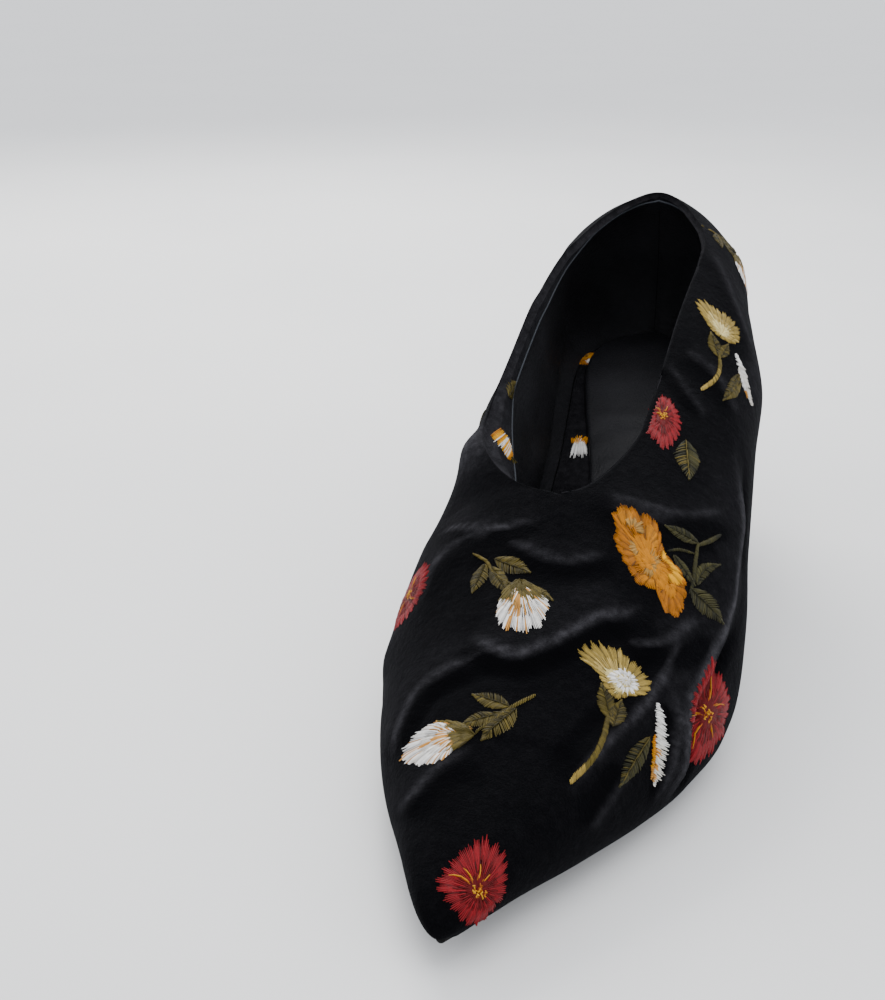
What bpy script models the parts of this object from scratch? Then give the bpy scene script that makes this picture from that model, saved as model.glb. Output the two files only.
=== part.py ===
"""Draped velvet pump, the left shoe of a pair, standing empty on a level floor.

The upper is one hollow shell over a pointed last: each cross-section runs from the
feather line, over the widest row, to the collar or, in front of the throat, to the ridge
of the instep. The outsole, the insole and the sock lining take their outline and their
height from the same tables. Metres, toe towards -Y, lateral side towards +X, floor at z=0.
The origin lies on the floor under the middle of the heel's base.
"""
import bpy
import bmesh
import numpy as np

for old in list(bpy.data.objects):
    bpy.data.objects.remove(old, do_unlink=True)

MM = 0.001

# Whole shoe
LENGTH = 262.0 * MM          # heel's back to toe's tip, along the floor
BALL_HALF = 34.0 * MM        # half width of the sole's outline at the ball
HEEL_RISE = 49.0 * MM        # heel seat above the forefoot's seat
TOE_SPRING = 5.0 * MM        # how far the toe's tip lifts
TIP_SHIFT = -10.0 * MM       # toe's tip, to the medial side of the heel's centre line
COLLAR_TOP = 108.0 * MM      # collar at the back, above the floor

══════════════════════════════

**The problem:**
Write out, exactly and with nothing else, the lines of the listing above from its first line through the line with "a level floor.".

**Correct output:**
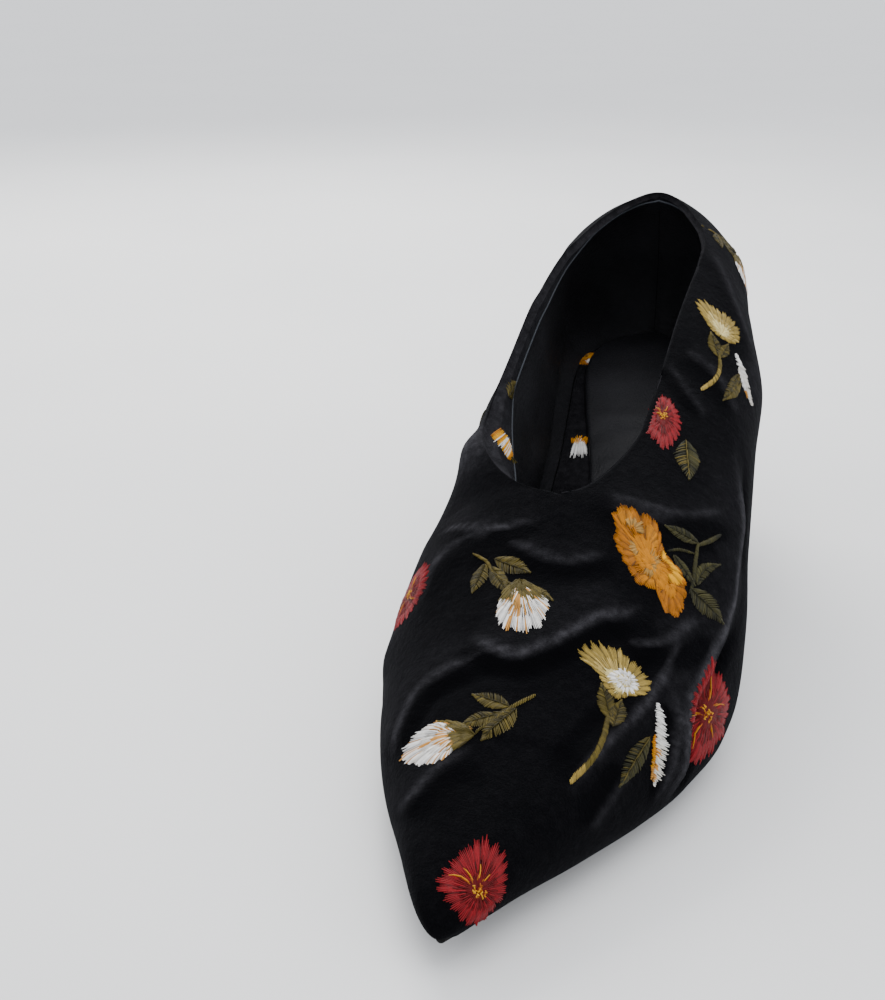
What bpy script models the parts of this object from scratch? Then give the bpy scene script that makes this picture from that model, saved as model.glb. Output the two files only.
=== part.py ===
"""Draped velvet pump, the left shoe of a pair, standing empty on a level floor.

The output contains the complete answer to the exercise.